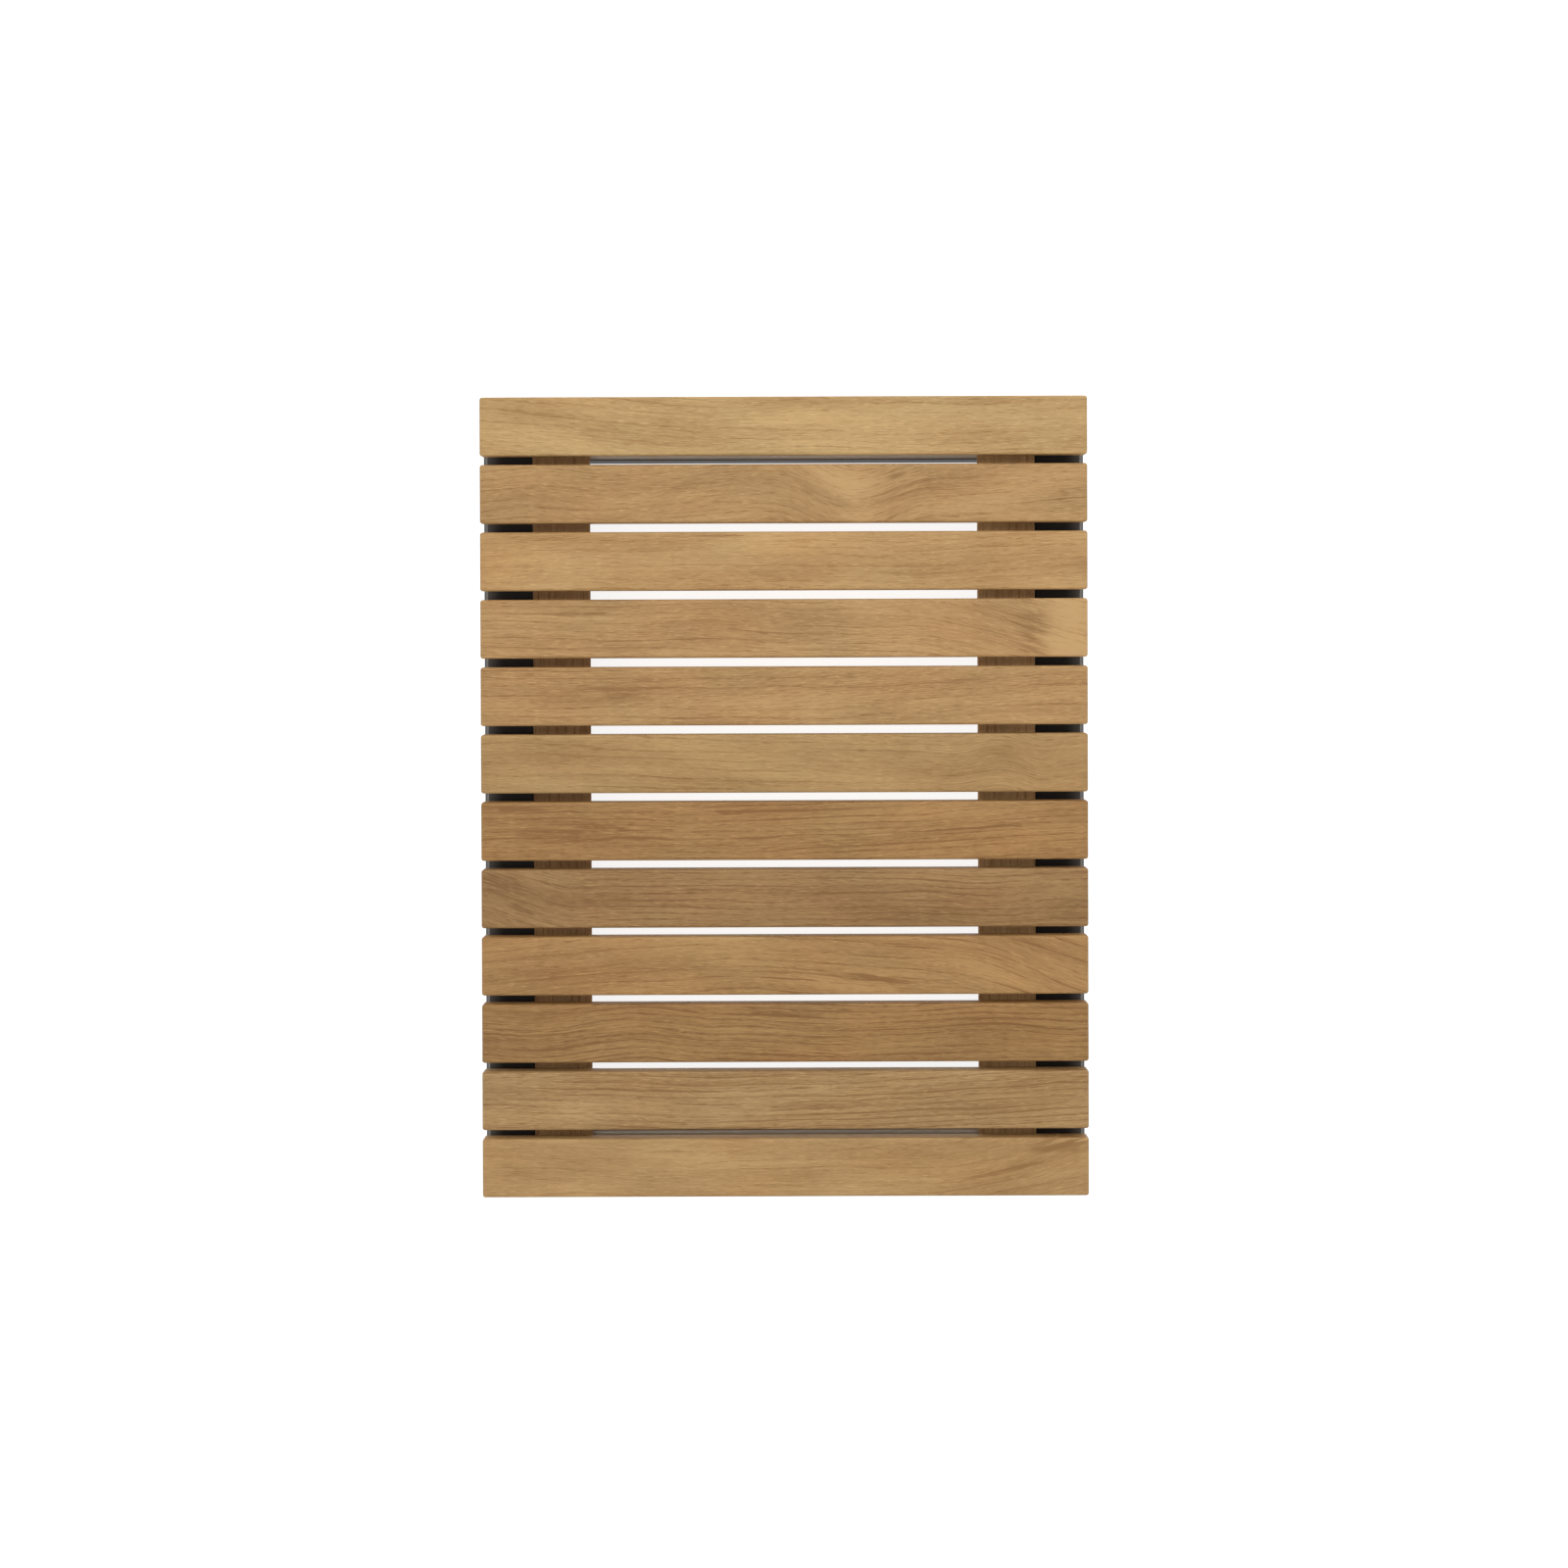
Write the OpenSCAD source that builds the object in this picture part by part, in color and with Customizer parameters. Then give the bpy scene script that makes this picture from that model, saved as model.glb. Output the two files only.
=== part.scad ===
// Slatted bath mat: teak slats on two flat battens, which lie on a low frame of rectangular steel tube.
// The mat stands on its feet at z = 0, centred on x and y. The slats run along x and lie side by
// side along y, with the back at +y.

/* [Mat] */
// Length over all the slats, front to back
mat_l = 600; // [590:5:660]
// Width, which is the length of one slat
mat_w = 455; // [400:5:600]

/* [Slats] */
// Number of slats
slat_count = 12; // [10:1:12]
// Width of one slat
slat_w = 44; // [38:0.5:46]
// Thickness of one slat
slat_t = 15; // [14:0.5:20]
// Radius on the edges and corners of a slat
slat_edge_r = 2; // [1:0.5:3]

/* [Battens] */
// Width of one batten
batten_w = 43; // [40:1:50]
// Thickness of one batten
batten_t = 8; // [8:0.5:12]
// Radius on the long edges of a batten
batten_edge_r = 1; // [0.5:0.5:2]
// Distance from the ends of the slats to the outer edge of a batten
batten_inset = 38; // [34:0.5:40]
// Distance from the front and back of the mat to the ends of a batten
batten_end_inset = 4; // [3:0.5:5]

/* [Frame] */
// Width of the frame tube, seen from above
tube_w = 46; // [44:0.5:47]
// Height of the frame tube
tube_h = 35; // [25:1:45]
// Wall thickness of the frame tube
tube_wall = 1.5; // [1.5:0.5:2.5]
// Outside corner radius of the frame tube
tube_corner_r = 3; // [3:0.5:4]
// Radius of the frame's four upright corners, ground round over the welds
frame_corner_r = 2; // [0.5:0.5:2.5]
// How far the slats reach past the frame on all four sides
frame_inset = 0; // [0:0.5:1]

/* [Feet] */
// Height of a rubber foot
foot_h = 5; // [5:0.5:12]
// Diameter of a rubber foot at the floor
foot_d = 24; // [20:1:28]
// Distance from the end of the frame to the middle of a foot
foot_inset = 42; // [40:1:60]

/* [Screws] */
// Shank diameter of every screw
screw_d = 4; // [3.5:0.5:4.5]
// Head diameter of every screw
head_d = 8; // [7:0.5:8.5]
// Length of a slat screw under its head
slat_screw_l = 16; // [13:1:16]
// Length of a frame screw under its head
frame_screw_l = 20; // [16:1:20]
// Length of a foot screw under its head
foot_screw_l = 10; // [8:1:14]
// Distance between the two screws that join a slat to a batten
slat_screw_spacing = 20; // [16:1:22]
// Distance between the two screws that join a batten to a cross tube
frame_screw_spacing = 24; // [20:1:28]

/* [Hidden] */
$fn = 48;

// Heights of the layers
frame_z = foot_h;
batten_z = frame_z + tube_h;
slat_z = batten_z + batten_t;

// Slats
gap = (mat_l - slat_count * slat_w) / (slat_count - 1);
pitch = slat_w + gap;

// Frame and battens
frame_l = mat_l - 2 * frame_inset;
frame_w = mat_w - 2 * frame_inset;
side_tube_x = (frame_w - tube_w) / 2;
cross_tube_y = (frame_l - tube_w) / 2;
batten_l = mat_l - 2 * batten_end_inset;
batten_x = (mat_w - batten_w) / 2 - batten_inset;
mitre_reach = 1;

// Screws and their holes
hole_play = 0.1;
pilot_r = (screw_d + hole_play) / 2;
clearance_r = screw_d / 2 + 0.25;
counterbore_r = head_d / 2 + 0.5;
counterbore_h = 3.5;
access_r = head_d / 2 + 1.5;
head_h = 2.5;
head_rim_h = 0.9;
screw_point_h = 3;
pilot_spare = 0.5;
recess_l = 4;
recess_w = 0.9;
recess_h = 1.3;

// Heights of the screws' seats, where the heads bear
slat_seat_z = batten_z + counterbore_h;
frame_seat_z = batten_z - tube_wall;
foot_seat_z = 3.2;

// Feet
foot_x = side_tube_x;
foot_y = frame_l / 2 - foot_inset;
foot_bevel = 1;
foot_bore_r = head_d / 2 + 0.8;

slat_numbers = [1 : slat_count];

LEFT = -1;
RIGHT = 1;
FRONT = -1;
BACK = 1;

function slat_name(n) = str("slat_", n < 10 ? "0" : "", n);

// Slat 1 lies at the back, and the last slat at the front
function slat_y(n) = mat_l / 2 - slat_w / 2 - (n - 1) * pitch;

// Places of the screws of one batten: a row of slat screws, and two frame screws over each cross tube
slat_screw_y = [
    for (n = slat_numbers) for (row = [FRONT, BACK]) slat_y(n) + row * slat_screw_spacing / 2
];
function frame_screw_places(side, end) = [
    for (k = [-1, 1]) [side * batten_x + k * frame_screw_spacing / 2, end * cross_tube_y]
];

// Rectangle with round corners, centred on its own middle
module rounded_rectangle(w, h, r) {
    square([w, h - 2 * r], center = true);
    square([w - 2 * r, h], center = true);
    for (x = [-1, 1], y = [-1, 1]) translate([x * (w / 2 - r), y * (h / 2 - r)]) circle(r);
}

// Board along x with all of its edges and corners eased, centred on x and y, with its base at z = 0
module eased_board(l, w, t, r) {
    translate([0, 0, t / 2]) intersection() {
        rotate([90, 0, 90]) linear_extrude(l + 2, center = true) rounded_rectangle(w, t, r);
        rotate([90, 0, 0]) linear_extrude(w + 2, center = true) rounded_rectangle(l, t, r);
        linear_extrude(t + 2, center = true) rounded_rectangle(l, w, r);
    }
}

// Screw with a domed head and a cross recess, head down, bearing at z = 0 and pointing up
module screw(l) {
    difference() {
        rotate_extrude() polygon([
            [0, -head_h],
            [head_d / 4, -head_h],
            [head_d / 2.3, -head_h / 2],
            [head_d / 2, -head_rim_h],
            [head_d / 2, 0],
            [screw_d / 2, 0],
            [screw_d / 2, l - screw_point_h],
            [0.4, l],
            [0, l]
        ]);
        for (turn = [0, 90]) rotate(turn) translate([0, 0, -head_h])
            cube([recess_l, recess_w, 2 * recess_h], center = true);
    }
}

// Upright hole from z0 to z1
module hole(r, z0, z1) {
    translate([0, 0, z0]) cylinder(h = z1 - z0, r = r);
}

// Blind hole in the underside of a slat for a screw of length screw_l, whose head bears at seat_z
module pilot_hole(seat_z, screw_l) {
    hole(pilot_r, slat_z - 1, seat_z + screw_l + pilot_spare);
}

// One slat with the blind holes for its own screws
module slat(n) {
    is_end = n == 1 || n == slat_count;
    color("#b08a5c") difference() {
        translate([0, slat_y(n), slat_z]) eased_board(mat_w, slat_w, slat_t, slat_edge_r);
        for (side = [LEFT, RIGHT], row = [FRONT, BACK])
            translate([side * batten_x, slat_y(n) + row * slat_screw_spacing / 2])
                pilot_hole(slat_seat_z, slat_screw_l);
        if (is_end) for (side = [LEFT, RIGHT], place = frame_screw_places(side, sign(slat_y(n))))
            translate([place.x, place.y]) pilot_hole(frame_seat_z, frame_screw_l);
    }
}

// One batten under all the slats, bored for the frame screws and counterbored for the slat screws
module batten(side) {
    color("#8f6a45") difference() {
        translate([side * batten_x, 0, batten_z + batten_t / 2]) rotate([90, 0, 0])
            linear_extrude(batten_l, center = true)
                rounded_rectangle(batten_w, batten_t, batten_edge_r);
        for (y = slat_screw_y) translate([side * batten_x, y]) {
            hole(clearance_r, batten_z, slat_z + 1);
            hole(counterbore_r, batten_z - 1, slat_seat_z);
        }
        for (end = [FRONT, BACK], place = frame_screw_places(side, end))
            translate([place.x, place.y]) hole(clearance_r, batten_z - 1, slat_z + 1);
    }
}

// Section of the frame tube, w wide and h high outside
module tube_section() {
    difference() {
        rounded_rectangle(tube_w, tube_h, tube_corner_r);
        rounded_rectangle(tube_w - 2 * tube_wall, tube_h - 2 * tube_wall, tube_corner_r - tube_wall);
    }
}

// Tube along y with both ends mitred, its outer face at x = reach_x and its corners at +-reach_y
module mitred_tube(reach_x, reach_y) {
    outer = mitre_reach;
    inner = tube_w + mitre_reach;
    intersection() {
        translate([0, 0, frame_z - 1]) linear_extrude(tube_h + 2)
            rounded_rectangle(2 * reach_x, 2 * reach_y, frame_corner_r);
        translate([reach_x - tube_w / 2, 0, frame_z + tube_h / 2]) rotate([90, 0, 0])
            linear_extrude(2 * reach_y + 2, center = true) tube_section();
        translate([0, 0, frame_z - 1]) linear_extrude(tube_h + 2) polygon([
            [reach_x + outer, -reach_y - outer],
            [reach_x + outer, reach_y + outer],
            [reach_x - inner, reach_y - inner],
            [reach_x - inner, -reach_y + inner]
        ]);
    }
}

// Hole through the top wall of a tube for a frame screw, with an access hole under it
module frame_screw_hole() {
    hole(clearance_r, frame_seat_z - 1, batten_z + 1);
    hole(access_r, frame_z - 1, frame_z + tube_wall + 1);
}

// Side tube under the ends of the slats, with the holes for two feet
module side_tube(side) {
    color("#2a2b2d") difference() {
        mirror([side == LEFT ? 1 : 0, 0, 0]) mitred_tube(frame_w / 2, frame_l / 2);
        for (end = [FRONT, BACK]) translate([side * foot_x, end * foot_y])
            hole(pilot_r, frame_z - 1, frame_z + tube_wall + 1);
    }
}

// Cross tube under the first or the last slat, with the holes for its frame screws
module cross_tube(end) {
    color("#2a2b2d") difference() {
        rotate(end * 90) mitred_tube(frame_l / 2, frame_w / 2);
        for (side = [LEFT, RIGHT], place = frame_screw_places(side, end))
            translate([place.x, place.y]) frame_screw_hole();
    }
}

// Rubber foot under a side tube, with its screw's head sunk in it
module foot(side, end) {
    r = foot_d / 2;
    color("#1c1c1c") translate([side * foot_x, end * foot_y]) rotate_extrude() polygon([
        [foot_bore_r, 0],
        [r - foot_bevel, 0],
        [r, foot_bevel],
        [r - foot_bevel, foot_h],
        [pilot_r, foot_h],
        [pilot_r, foot_seat_z],
        [foot_bore_r, foot_seat_z]
    ]);
}

// Screws that hold the slats to the battens
module slat_screws() {
    color("#b9bcc0") for (side = [LEFT, RIGHT], y = slat_screw_y)
        translate([side * batten_x, y, slat_seat_z]) screw(slat_screw_l);
}

// Screws that hold the battens to the frame, driven on into the first and the last slat
module frame_screws() {
    color("#b9bcc0") for (side = [LEFT, RIGHT], end = [FRONT, BACK], place = frame_screw_places(side, end))
        translate([place.x, place.y, frame_seat_z]) screw(frame_screw_l);
}

// Screws that hold the feet to the frame
module foot_screws() {
    color("#b9bcc0") for (side = [LEFT, RIGHT], end = [FRONT, BACK])
        translate([side * foot_x, end * foot_y, foot_seat_z]) screw(foot_screw_l);
}

for (n = slat_numbers) slat(n);
batten(LEFT);  // batten_left
batten(RIGHT);  // batten_right
side_tube(LEFT);  // side_tube_left
side_tube(RIGHT);  // side_tube_right
cross_tube(FRONT);  // cross_tube_front
cross_tube(BACK);  // cross_tube_back
foot(LEFT, FRONT);  // foot_front_left
foot(RIGHT, FRONT);  // foot_front_right
foot(LEFT, BACK);  // foot_back_left
foot(RIGHT, BACK);  // foot_back_right
slat_screws();
frame_screws();
foot_screws();
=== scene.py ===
"""Looks of the slatted bath mat: teak slats and battens, a painted frame, rubber feet and screws.

Everything is in metres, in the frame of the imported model. Values whose names end in _mm or _MM, and
all the values of the wood's grain, are in millimetres.
"""

import itertools
import math

import bpy
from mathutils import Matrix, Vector, noise


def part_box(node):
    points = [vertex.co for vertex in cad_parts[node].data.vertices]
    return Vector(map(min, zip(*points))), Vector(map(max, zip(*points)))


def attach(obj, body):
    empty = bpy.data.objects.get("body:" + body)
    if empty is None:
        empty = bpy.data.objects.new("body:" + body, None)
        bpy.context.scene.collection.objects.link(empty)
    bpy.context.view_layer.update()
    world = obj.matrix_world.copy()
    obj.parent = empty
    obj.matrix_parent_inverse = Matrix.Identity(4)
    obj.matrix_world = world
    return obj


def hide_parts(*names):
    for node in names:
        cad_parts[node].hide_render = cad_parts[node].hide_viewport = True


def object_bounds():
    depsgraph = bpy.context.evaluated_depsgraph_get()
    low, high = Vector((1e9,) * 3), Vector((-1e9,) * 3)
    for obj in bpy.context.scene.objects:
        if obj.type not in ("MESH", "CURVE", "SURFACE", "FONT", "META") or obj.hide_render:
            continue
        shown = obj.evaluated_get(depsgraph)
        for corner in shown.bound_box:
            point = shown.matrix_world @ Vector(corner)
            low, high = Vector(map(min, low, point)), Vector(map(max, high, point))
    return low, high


MM = 0.001

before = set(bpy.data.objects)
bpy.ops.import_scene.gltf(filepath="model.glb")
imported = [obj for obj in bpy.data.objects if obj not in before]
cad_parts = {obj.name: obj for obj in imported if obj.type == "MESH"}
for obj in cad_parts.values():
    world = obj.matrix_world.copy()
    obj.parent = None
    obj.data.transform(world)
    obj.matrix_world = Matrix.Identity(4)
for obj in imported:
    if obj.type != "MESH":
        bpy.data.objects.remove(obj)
cad_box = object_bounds()

TOP_Z = cad_box[1].z
SLAT_NODES = sorted(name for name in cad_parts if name.startswith("slat_") and name != "slat_screws")


# ---------------------------------------------------------------- camera, light and floor

CAMERA_HEIGHT = 1.65  # from the standing surface
VIEW_WIDTH = 1.1735  # of the view at the standing surface
VIEW_MIDDLE_Y = 0.0099  # the middle of the view, behind the middle of the mat
CAMERA_SHIFT_Y = -0.088  # the camera stands behind the middle of its view
CAMERA_TILT = math.radians(-0.45)
CAMERA_ROLL = math.radians(-0.2)


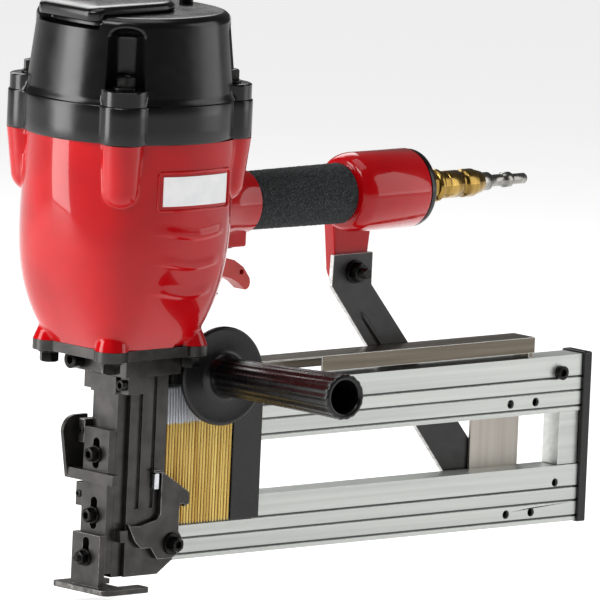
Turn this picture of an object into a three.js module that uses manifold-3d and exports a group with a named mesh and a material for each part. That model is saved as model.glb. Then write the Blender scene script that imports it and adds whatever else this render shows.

_ _ _ _ _

Taking the material above, extract exactly and only the lines from the line with "first and the last slat" to the line with "cad_parts[node].hide_render = cad_parts[node].hide_viewport", inclusive of both.

◆ Solution to this problem ◆
// Screws that hold the battens to the frame, driven on into the first and the last slat
module frame_screws() {
    color("#b9bcc0") for (side = [LEFT, RIGHT], end = [FRONT, BACK], place = frame_screw_places(side, end))
        translate([place.x, place.y, frame_seat_z]) screw(frame_screw_l);
}

// Screws that hold the feet to the frame
module foot_screws() {
    color("#b9bcc0") for (side = [LEFT, RIGHT], end = [FRONT, BACK])
        translate([side * foot_x, end * foot_y, foot_seat_z]) screw(foot_screw_l);
}

for (n = slat_numbers) slat(n);
batten(LEFT);  // batten_left
batten(RIGHT);  // batten_right
side_tube(LEFT);  // side_tube_left
side_tube(RIGHT);  // side_tube_right
cross_tube(FRONT);  // cross_tube_front
cross_tube(BACK);  // cross_tube_back
foot(LEFT, FRONT);  // foot_front_left
foot(RIGHT, FRONT);  // foot_front_right
foot(LEFT, BACK);  // foot_back_left
foot(RIGHT, BACK);  // foot_back_right
slat_screws();
frame_screws();
foot_screws();
=== scene.py ===
"""Looks of the slatted bath mat: teak slats and battens, a painted frame, rubber feet and screws.

Everything is in metres, in the frame of the imported model. Values whose names end in _mm or _MM, and
all the values of the wood's grain, are in millimetres.
"""

import itertools
import math

import bpy
from mathutils import Matrix, Vector, noise


def part_box(node):
    points = [vertex.co for vertex in cad_parts[node].data.vertices]
    return Vector(map(min, zip(*points))), Vector(map(max, zip(*points)))


def attach(obj, body):
    empty = bpy.data.objects.get("body:" + body)
    if empty is None:
        empty = bpy.data.objects.new("body:" + body, None)
        bpy.context.scene.collection.objects.link(empty)
    bpy.context.view_layer.update()
    world = obj.matrix_world.copy()
    obj.parent = empty
    obj.matrix_parent_inverse = Matrix.Identity(4)
    obj.matrix_world = world
    return obj


def hide_parts(*names):
    for node in names:
        cad_parts[node].hide_render = cad_parts[node].hide_viewport = True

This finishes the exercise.